Another round of consolidation may be on its way

Paris - Nov 27, 2003
Europe's leading satellite makers face the pressure to close factories, reduce suppliers and slash other costs.

Unable for now to agree on a long-term merger plan, they are taking the less controversial route of teaming up on a growing array of commercial and government projects, easing at the same time some of that pressure.

Coming off a historic global decline in orders for new satellites, France's Alcatel SA and Astrium NV of the Netherlands, the satellite-making unit of European Aeronautic Defense & Space Co., recently landed some $500 million of work to jointly build two communications satellites for a Saudi Arabian-based consortium, plus a pair of European earth-observation spacecraft.

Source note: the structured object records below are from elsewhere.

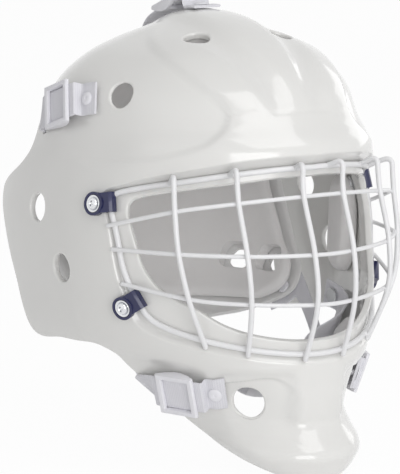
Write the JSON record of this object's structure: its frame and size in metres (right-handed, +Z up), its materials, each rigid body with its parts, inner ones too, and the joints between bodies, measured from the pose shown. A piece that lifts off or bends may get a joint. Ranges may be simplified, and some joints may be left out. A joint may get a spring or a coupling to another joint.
{
  "type": "hockey goalie mask",
  "caption": "White moulded goalie mask with a welded wire cage, vents, webbing harness with sliding buckles, swinging padded backplate and hinged chin cup.",
  "frame": {"origin": "centre of the wearer's head, on the mid-plane, level with the middle of the eye port", "axes": "+Z up through the crown, -Y the way the face looks, -X the wearer's right"},
  "size_m": [0.2318, 0.2625, 0.3089],
  "materials": {
    "shell_white": "gloss",
    "wire_white": "satin powder coat",
    "clip_navy": "gloss",
    "washer_dark": "satin",
    "screw_chrome": "polished",
    "steel": "brushed",
    "webbing": "woven",
    "buckle": "satin",
    "plate_grey": "satin",
    "foam": "brushed liner on foam",
    "cup": "satin"
  },
  "bodies": {
    "mask": {"shell": "shell_white", "cage_rim": "wire_white", "cage_uprights": "wire_white", "cage_crossbars": "wire_white", "upper_clip_right": "clip_navy", "upper_clip_left": "clip_navy", "lower_clip_right": "clip_navy", "lower_clip_left": "clip_navy", "cage_screws": "screw_chrome", "cup_washers": "washer_dark", "cage_nuts": "steel", "top_strap": "webbing", "upper_strap_right": "webbing", "upper_strap_left": "webbing", "lower_strap_right": "webbing", "lower_strap_left": "webbing", "shell_rivets": "buckle", "forehead_pad": "foam", "crown_pad": "foam", "temple_pad_right": "foam", "temple_pad_left": "foam", "cheek_pad_right": "foam", "cheek_pad_left": "foam", "jaw_pad_right": "foam", "jaw_pad_left": "foam", "chin_studs": "steel"},
    "backplate": {"backplate": "plate_grey", "backplate_foam": "foam", "backplate_rivets": "buckle"},
    "top_slide": {"top_slide": "buckle"},
    "upper_slide_right": {"upper_slide_right": "buckle"},
    "upper_slide_left": {"upper_slide_left": "buckle"},
    "lower_slide_right": {"lower_slide_right": "buckle"},
    "lower_slide_left": {"lower_slide_left": "buckle"},
    "chin_cup": {"chin_cup": "cup", "chin_cup_foam": "foam", "chin_cup_rivets": "buckle", "chin_strap_right": "webbing", "chin_strap_left": "webbing"}
  },
  "joints": [
    {"name": "backplate_swing", "type": "hinge", "parent": "mask", "child": "backplate", "pos_m": [0, 0.05, 0.146], "axis": [1, 0, 0], "range_deg": [0, 20], "stiffness_Nm_per_rad": 1.5, "deforming": ["top_strap", "upper_strap_right", "upper_strap_left", "lower_strap_right", "lower_strap_left"]},
    {"name": "top_slide_adjust", "type": "slide", "parent": "mask", "child": "top_slide", "axis": [0, 0.9393, -0.343], "range_m": [-0.005, 0.005]},
    {"name": "upper_slide_right_adjust", "type": "slide", "parent": "mask", "child": "upper_slide_right", "axis": [-0.0253, 0.9543, -0.2979], "range_m": [-0.005, 0.005]},
    {"name": "upper_slide_left_adjust", "type": "slide", "parent": "mask", "child": "upper_slide_left", "axis": [0.0253, 0.9543, -0.2979], "range_m": [-0.005, 0.005]},
    {"name": "lower_slide_right_adjust", "type": "slide", "parent": "mask", "child": "lower_slide_right", "axis": [-0.4057, 0.9136, 0.0286], "range_m": [-0.005, 0.005]},
    {"name": "lower_slide_left_adjust", "type": "slide", "parent": "mask", "child": "lower_slide_left", "axis": [0.4057, 0.9136, 0.0286], "range_m": [-0.005, 0.005]},
    {"name": "chin_cup_swing", "type": "hinge", "parent": "mask", "child": "chin_cup", "pos_m": [0, -0.03007, -0.04611], "axis": [1, 0, 0], "range_deg": [-10, 12]}
  ]
}
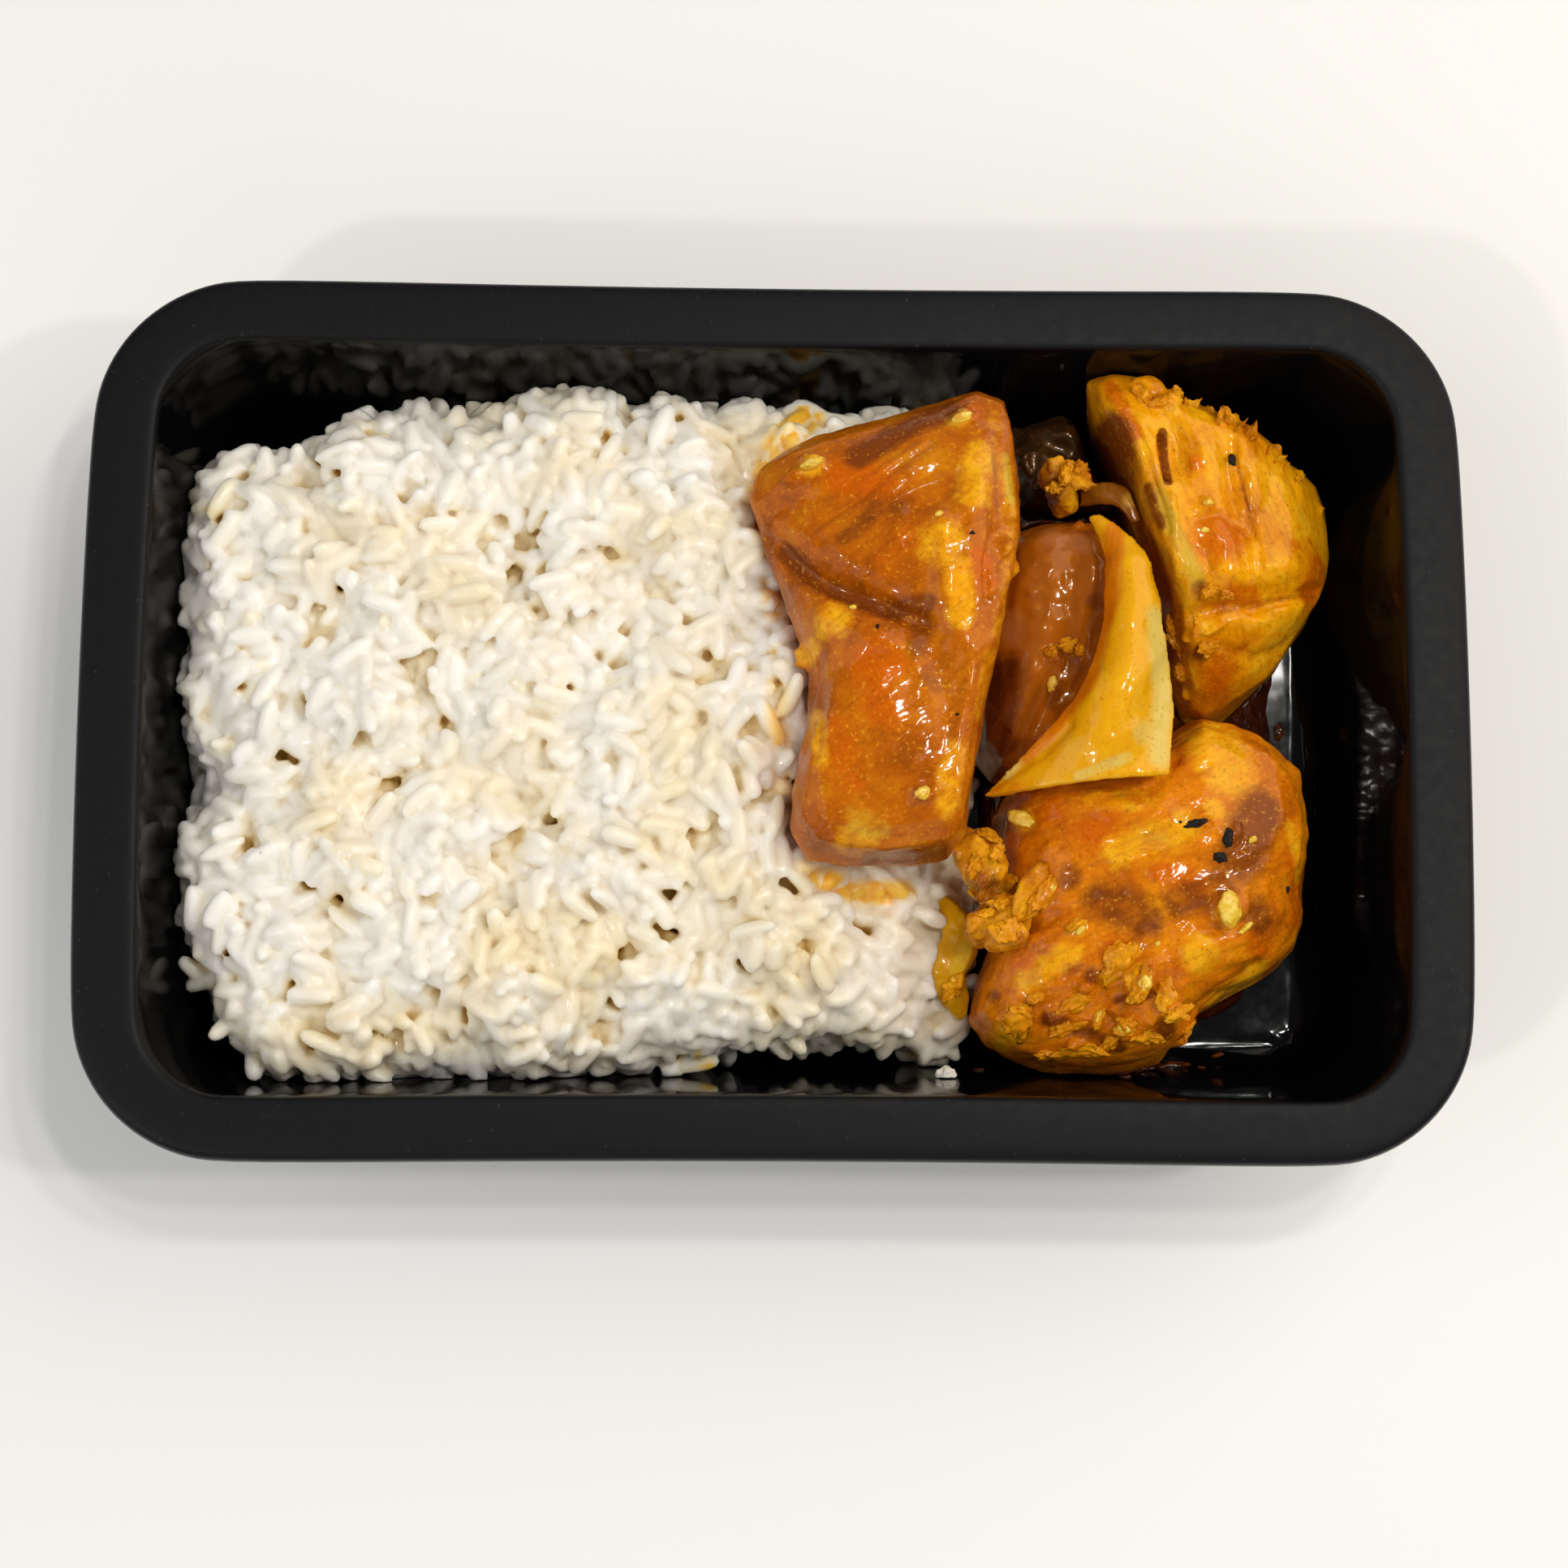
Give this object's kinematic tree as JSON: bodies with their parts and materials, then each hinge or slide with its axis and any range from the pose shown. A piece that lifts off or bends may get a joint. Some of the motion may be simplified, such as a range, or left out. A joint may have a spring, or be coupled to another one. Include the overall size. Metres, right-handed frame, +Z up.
{
  "type": "chicken curry with rice in a takeaway tray",
  "caption": "Boiled white rice and chicken curry with onion in a black plastic takeaway tray.",
  "frame": {"origin": "middle of the tray's flat base, on the surface it stands on", "axes": "+X along the tray's long side towards the curry, +Y towards the far long side, +Z up"},
  "size_m": [0.22, 0.1408, 0.0514],
  "materials": {
    "black_plastic": "satin flange, glossy inside",
    "boiled_rice": "soft and moist",
    "curried_chicken": "wet with sauce",
    "stewed_onion": "wet and half clear",
    "curry_gravy": "wet"
  },
  "bodies": {
    "root": {"tray": "black_plastic", "rice": "boiled_rice", "chicken_left": "curried_chicken", "chicken_upper": "curried_chicken", "chicken_lower": "curried_chicken", "chicken_shreds_near": "curried_chicken", "chicken_shreds_far": "curried_chicken", "onion_petal": "stewed_onion", "onion_heart": "stewed_onion", "onion_back": "stewed_onion", "onion_curl": "stewed_onion", "onion_strip": "stewed_onion", "curry_gravy": "curry_gravy"}
  },
  "joints": []
}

The companies also have put in joint bids on a Vietnamese project and expect to take a similar approach on others, likely including an ambitious military-communications system planned by Germany.

Since Alcatel currently has the capacity to provide twice as many payloads as the number of satellites it assembles each year as a prime contractor, "we have to feed that organization the way it is," through aggressive partnering, according to Pierre de Bayser, the Alcatel unit's executive vice president.

Merger talks have stalled over sharp cultural differences between the two European companies. Both companies have major facilities in France, which makes layoffs particularly difficult.